Data lines:
>>>

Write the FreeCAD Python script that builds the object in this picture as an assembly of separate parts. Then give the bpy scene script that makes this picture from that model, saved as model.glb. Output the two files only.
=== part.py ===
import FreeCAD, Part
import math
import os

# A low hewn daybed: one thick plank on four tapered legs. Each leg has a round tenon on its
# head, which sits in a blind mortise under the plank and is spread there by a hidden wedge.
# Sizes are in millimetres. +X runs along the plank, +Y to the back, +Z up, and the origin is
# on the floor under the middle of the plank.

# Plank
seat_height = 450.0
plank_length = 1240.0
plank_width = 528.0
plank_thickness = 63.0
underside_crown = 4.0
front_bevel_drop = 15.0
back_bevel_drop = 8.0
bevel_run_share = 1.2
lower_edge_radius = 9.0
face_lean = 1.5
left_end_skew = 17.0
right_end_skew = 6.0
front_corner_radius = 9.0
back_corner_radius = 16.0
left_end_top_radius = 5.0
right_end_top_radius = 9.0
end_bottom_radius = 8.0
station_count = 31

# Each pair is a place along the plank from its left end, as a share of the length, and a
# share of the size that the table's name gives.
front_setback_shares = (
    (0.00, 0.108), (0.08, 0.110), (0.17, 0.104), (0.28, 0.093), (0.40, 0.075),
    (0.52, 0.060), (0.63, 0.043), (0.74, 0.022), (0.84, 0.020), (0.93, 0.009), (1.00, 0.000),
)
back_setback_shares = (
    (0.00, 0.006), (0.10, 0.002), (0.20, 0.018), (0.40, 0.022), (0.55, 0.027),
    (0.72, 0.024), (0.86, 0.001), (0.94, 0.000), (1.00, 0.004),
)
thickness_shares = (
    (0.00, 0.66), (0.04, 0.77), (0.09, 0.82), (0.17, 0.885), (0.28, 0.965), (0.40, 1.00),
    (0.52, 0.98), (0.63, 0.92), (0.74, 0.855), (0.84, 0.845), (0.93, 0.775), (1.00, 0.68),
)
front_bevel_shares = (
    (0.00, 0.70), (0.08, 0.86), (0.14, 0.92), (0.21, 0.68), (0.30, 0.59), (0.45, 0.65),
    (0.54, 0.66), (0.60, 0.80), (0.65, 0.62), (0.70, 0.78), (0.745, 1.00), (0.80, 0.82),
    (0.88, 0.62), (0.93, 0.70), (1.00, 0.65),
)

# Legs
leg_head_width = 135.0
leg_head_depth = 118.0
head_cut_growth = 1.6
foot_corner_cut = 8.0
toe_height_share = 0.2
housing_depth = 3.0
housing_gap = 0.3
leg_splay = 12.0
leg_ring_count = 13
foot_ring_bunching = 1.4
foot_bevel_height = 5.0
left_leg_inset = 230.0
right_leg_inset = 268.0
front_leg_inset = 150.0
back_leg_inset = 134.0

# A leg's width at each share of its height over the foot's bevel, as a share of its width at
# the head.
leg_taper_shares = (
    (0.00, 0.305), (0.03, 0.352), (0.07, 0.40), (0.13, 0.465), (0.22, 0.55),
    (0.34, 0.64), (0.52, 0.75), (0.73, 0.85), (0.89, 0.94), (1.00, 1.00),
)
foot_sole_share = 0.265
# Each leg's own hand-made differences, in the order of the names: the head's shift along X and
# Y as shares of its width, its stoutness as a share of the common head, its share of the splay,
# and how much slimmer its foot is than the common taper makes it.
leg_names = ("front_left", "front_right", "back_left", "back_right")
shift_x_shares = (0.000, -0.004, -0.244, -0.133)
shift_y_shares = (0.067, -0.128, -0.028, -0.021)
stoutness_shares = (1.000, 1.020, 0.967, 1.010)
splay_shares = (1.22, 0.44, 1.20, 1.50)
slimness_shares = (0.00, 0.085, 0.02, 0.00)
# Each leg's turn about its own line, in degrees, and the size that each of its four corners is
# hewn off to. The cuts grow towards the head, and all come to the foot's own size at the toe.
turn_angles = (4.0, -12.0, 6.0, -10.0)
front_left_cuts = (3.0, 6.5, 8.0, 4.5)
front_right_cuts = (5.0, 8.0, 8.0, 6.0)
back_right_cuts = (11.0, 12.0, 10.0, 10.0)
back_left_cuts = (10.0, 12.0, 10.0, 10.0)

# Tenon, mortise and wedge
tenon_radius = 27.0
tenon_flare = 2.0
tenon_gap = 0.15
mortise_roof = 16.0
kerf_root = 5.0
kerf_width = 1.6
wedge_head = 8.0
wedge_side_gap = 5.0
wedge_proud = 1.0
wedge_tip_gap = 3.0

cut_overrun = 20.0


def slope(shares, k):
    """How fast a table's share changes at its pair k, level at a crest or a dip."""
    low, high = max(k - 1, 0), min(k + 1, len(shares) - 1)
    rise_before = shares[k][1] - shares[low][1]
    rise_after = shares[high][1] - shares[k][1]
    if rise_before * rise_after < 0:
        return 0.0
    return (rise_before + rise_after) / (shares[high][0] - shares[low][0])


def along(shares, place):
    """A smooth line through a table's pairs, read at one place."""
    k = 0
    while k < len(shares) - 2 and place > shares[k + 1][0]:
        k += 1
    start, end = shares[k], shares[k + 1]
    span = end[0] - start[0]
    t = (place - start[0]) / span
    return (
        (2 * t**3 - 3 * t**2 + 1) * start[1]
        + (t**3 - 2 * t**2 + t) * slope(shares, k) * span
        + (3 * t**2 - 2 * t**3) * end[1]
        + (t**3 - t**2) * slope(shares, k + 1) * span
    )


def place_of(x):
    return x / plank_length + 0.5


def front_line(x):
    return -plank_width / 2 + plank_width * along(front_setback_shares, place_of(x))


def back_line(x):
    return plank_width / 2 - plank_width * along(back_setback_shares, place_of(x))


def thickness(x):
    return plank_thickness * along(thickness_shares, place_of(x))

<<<

Task directions:
Lines containing the word "makes" must all be returned from the material above.

Final result:
Write the FreeCAD Python script that builds the object in this picture as an assembly of separate parts. Then give the bpy scene script that makes this picture from that model, saved as model.glb. Output the two files only.
# and how much slimmer its foot is than the common taper makes it.